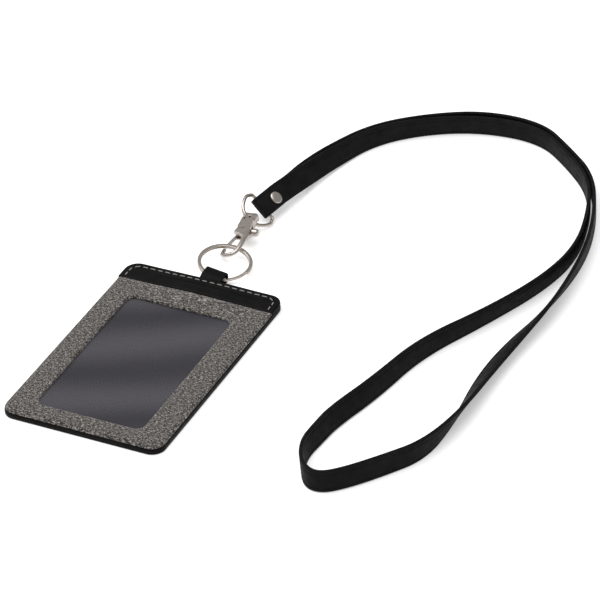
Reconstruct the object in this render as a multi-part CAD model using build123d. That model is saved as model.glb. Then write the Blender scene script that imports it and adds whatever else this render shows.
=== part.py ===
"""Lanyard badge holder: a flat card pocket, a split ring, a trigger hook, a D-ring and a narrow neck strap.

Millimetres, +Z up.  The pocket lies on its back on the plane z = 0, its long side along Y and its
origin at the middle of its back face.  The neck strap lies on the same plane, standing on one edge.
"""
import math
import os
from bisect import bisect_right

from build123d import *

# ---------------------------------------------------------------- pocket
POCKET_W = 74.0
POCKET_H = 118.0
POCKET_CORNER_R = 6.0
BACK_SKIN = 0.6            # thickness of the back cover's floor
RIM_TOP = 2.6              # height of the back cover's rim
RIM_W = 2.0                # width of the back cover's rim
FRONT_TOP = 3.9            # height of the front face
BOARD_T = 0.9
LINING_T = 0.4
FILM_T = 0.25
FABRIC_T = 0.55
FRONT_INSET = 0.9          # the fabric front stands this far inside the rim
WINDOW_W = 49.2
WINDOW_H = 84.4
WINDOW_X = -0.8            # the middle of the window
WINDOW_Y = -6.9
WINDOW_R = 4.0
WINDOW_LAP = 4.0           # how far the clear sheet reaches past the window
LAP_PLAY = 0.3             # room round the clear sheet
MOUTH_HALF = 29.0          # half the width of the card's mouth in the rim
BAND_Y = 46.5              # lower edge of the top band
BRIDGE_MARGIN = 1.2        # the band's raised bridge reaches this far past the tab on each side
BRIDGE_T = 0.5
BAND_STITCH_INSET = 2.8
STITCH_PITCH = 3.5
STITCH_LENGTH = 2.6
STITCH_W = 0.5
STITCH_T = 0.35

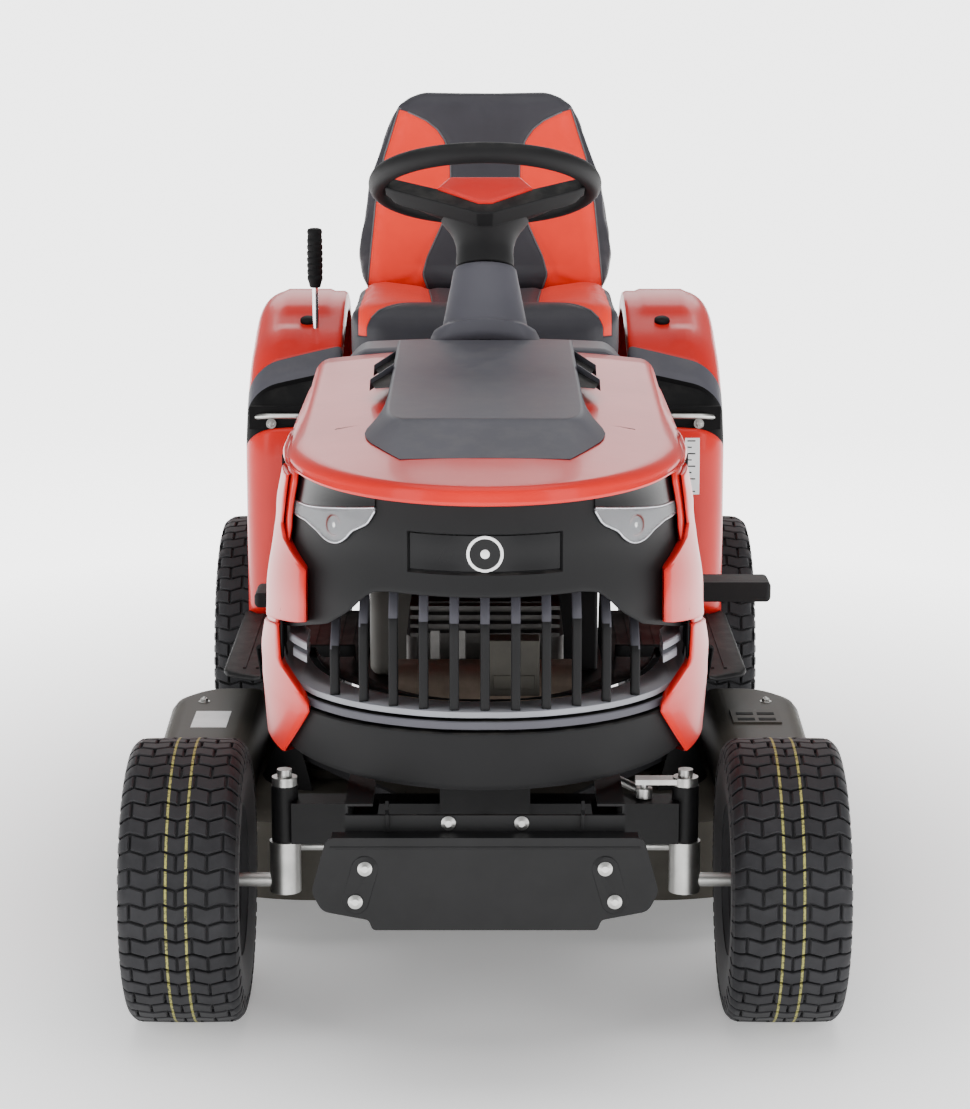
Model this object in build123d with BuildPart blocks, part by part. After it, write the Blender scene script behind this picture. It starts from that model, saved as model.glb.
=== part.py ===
-*-*-
→ YOUR OBJECTIVE
Gather all lines from the records above in which "saved" appears.

→ FINAL RESULT
Reconstruct the object in this render as a multi-part CAD model using build123d. That model is saved as model.glb. Then write the Blender scene script that imports it and adds whatever else this render shows.
Model this object in build123d with BuildPart blocks, part by part. After it, write the Blender scene script behind this picture. It starts from that model, saved as model.glb.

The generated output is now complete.